• DATA SHOWN
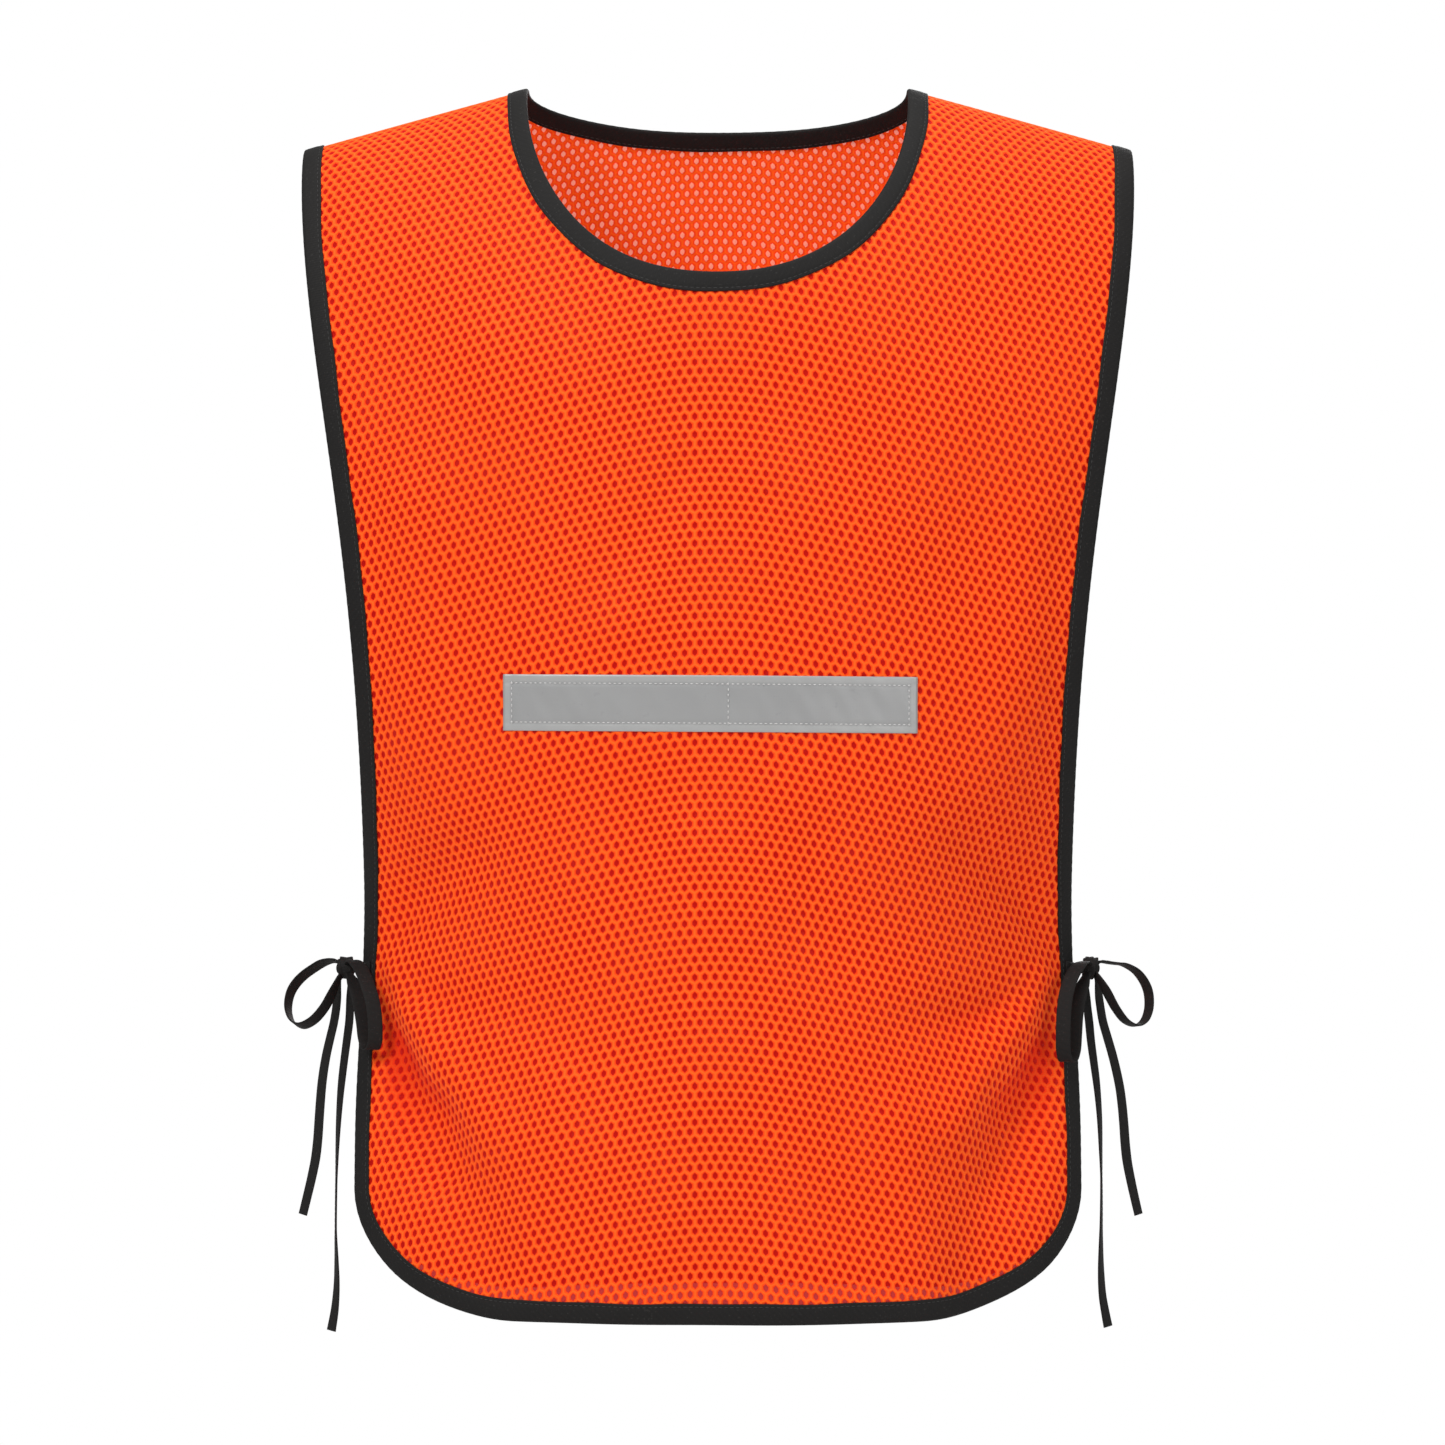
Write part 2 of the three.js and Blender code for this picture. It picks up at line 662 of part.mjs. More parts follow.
// A bar of close stitching across the sewn end
function bartack(hand, side) {
  const cut = side > 0 ? frontCut : backCut;
  const centre = stepSideways(cut.outer[tieRow], downCloth, sewnEnd / 2);
  const halfWide = bartackWide / 2;
  const halfHigh = bartackHigh / 2;
  const base = tieSeat + tapeThick + fitGap;
  const corner = (inset, drop) => {
    const place = stepSideways(centre, downCloth, inset);
    return new THREE.Vector2(hand * place.x, side * (place.y + drop));
  };
  const cells = [[corner(-halfWide, -halfHigh), corner(-halfWide, halfHigh), corner(halfWide, halfHigh),
    corner(halfWide, -halfHigh)]];
  return sheetSolid(cells, base, base + bartackThick);
}

// ---- Assembly ----

function add(name, geometry, material) {
  const mesh = new THREE.Mesh(geometry, material);
  mesh.name = name;
  vest.add(mesh);
  return mesh;
}

add('front_panel', panel(frontCut, false), netOrange);
add('back_panel', panel(backCut, true), netOrange);
add('neck_binding', band(frontCut.neck, frontCut.neckInset, backCut.neck, backCut.neckInset), bindingBlack);
add('edge_binding', band(frontCut.outer, frontCut.outerInset, backCut.outer, backCut.outerInset), bindingBlack);

const panels = { front: 1, back: -1 };
for (const [name, side] of Object.entries(panels)) {
  add(`${name}_reflective_strip`, reflectiveStrip(side), stripGrey);
  add(`${name}_strip_stitching`, stripStitching(side), threadGrey);
}

const hands = { left: -1, right: 1 };
const bows = { left: leftBow, right: rightBow };
for (const [name, hand] of Object.entries(hands)) {
  add(`${name}_shoulder_seam`, shoulderSeam(hand), seamOrange);
  add(`${name}_knot`, knot(), bindingBlack).position.set(hand * knotX, 0, -tieLevel);
  for (const [panelName, side] of Object.entries(panels)) {
    add(`${name}_${panelName}_tie_end`, tieEnd(hand, side), bindingBlack);
    add(`${name}_${panelName}_bartack`, bartack(hand, side), bindingBlack);
  }
  add(`${name}_outer_loop`, bowLoop(hand, bows[name].outer_loop), bindingBlack);
  add(`${name}_inner_loop`, bowLoop(hand, bows[name].inner_loop), bindingBlack);
  add(`${name}_outer_tail`, bowTail(hand, bows[name].outer_tail), bindingBlack);
  add(`${name}_inner_tail`, bowTail(hand, bows[name].inner_tail), bindingBlack);
}

export default vest;
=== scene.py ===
# A mesh safety tabard: perforated orange net, black bias binding, a reflective strip on each
# panel and a bow of tape at each side. Metres, +Z up, the front faces -Y, left is -X.
import math
import bpy
import numpy as np
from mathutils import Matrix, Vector


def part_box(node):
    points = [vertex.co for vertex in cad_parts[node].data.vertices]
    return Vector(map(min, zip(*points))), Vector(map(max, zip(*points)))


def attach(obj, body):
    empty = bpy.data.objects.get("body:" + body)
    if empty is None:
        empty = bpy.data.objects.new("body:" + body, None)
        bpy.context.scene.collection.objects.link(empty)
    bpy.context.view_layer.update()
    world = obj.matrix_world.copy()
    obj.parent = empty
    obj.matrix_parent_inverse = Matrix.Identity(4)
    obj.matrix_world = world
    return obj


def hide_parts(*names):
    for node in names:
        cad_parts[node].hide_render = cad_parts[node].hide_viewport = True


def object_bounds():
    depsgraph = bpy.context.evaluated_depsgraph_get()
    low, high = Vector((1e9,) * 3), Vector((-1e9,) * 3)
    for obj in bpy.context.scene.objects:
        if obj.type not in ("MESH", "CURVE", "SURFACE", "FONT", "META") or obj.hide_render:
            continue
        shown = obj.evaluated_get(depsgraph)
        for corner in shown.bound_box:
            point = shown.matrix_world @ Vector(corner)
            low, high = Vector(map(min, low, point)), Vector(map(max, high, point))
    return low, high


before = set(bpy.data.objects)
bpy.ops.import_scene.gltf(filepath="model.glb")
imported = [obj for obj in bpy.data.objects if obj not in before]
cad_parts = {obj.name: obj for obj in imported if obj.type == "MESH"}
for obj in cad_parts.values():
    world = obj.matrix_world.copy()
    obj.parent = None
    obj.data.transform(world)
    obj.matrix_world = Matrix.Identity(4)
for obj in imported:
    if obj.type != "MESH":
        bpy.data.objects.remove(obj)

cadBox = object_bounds()
mm = 0.001


# Camera and light

viewLook = dict(distance=3.0, lens=135.9, aside=2.5 * mm, level=-347 * mm)


def addCamera():
    data = bpy.data.cameras.new("camera")
    data.lens = viewLook["lens"]
    data.clip_end = 30
    camera = bpy.data.objects.new("camera", data)
    camera.location = (viewLook["aside"], -viewLook["distance"], viewLook["level"])
    camera.rotation_euler = (math.pi / 2, 0, 0)
    bpy.context.collection.objects.link(camera)
    bpy.context.scene.camera = camera


def addLight(name, place, aim, size, power):
    data = bpy.data.lights.new(name, "AREA")
    data.shape = "SQUARE"
    data.size = size
    data.energy = power
    light = bpy.data.objects.new(name, data)
    light.location = place
    light.rotation_euler = (Vector(aim) - Vector(place)).to_track_quat("-Z", "Y").to_euler()
    bpy.context.collection.objects.link(light)


bpy.context.scene.view_settings.view_transform = "Standard"  # keeps the white ground white
addCamera()
addLight("key", (-1.5, -2.1, 1.5), (0, 0, -0.32), 1.1, 62)
addLight("fill", (2.0, -2.0, 0.2), (0, 0, -0.35), 1.8, 20)
addLight("over", (0.2, -0.3, 1.9), (0, 0, -0.2), 1.2, 28)
addLight("rear", (0.9, 2.3, 0.6), (0, 0, -0.3), 1.6, 30)
print("camera and lights set")


# Node trees: a Wire is an output that can be used in sums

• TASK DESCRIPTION
Everything from the line with "for corner in" through the line with "imported = [obj", both ends included, should be repeated exactly; nothing else should appear.

• ANSWER BELOW
        for corner in shown.bound_box:
            point = shown.matrix_world @ Vector(corner)
            low, high = Vector(map(min, low, point)), Vector(map(max, high, point))
    return low, high


before = set(bpy.data.objects)
bpy.ops.import_scene.gltf(filepath="model.glb")
imported = [obj for obj in bpy.data.objects if obj not in before]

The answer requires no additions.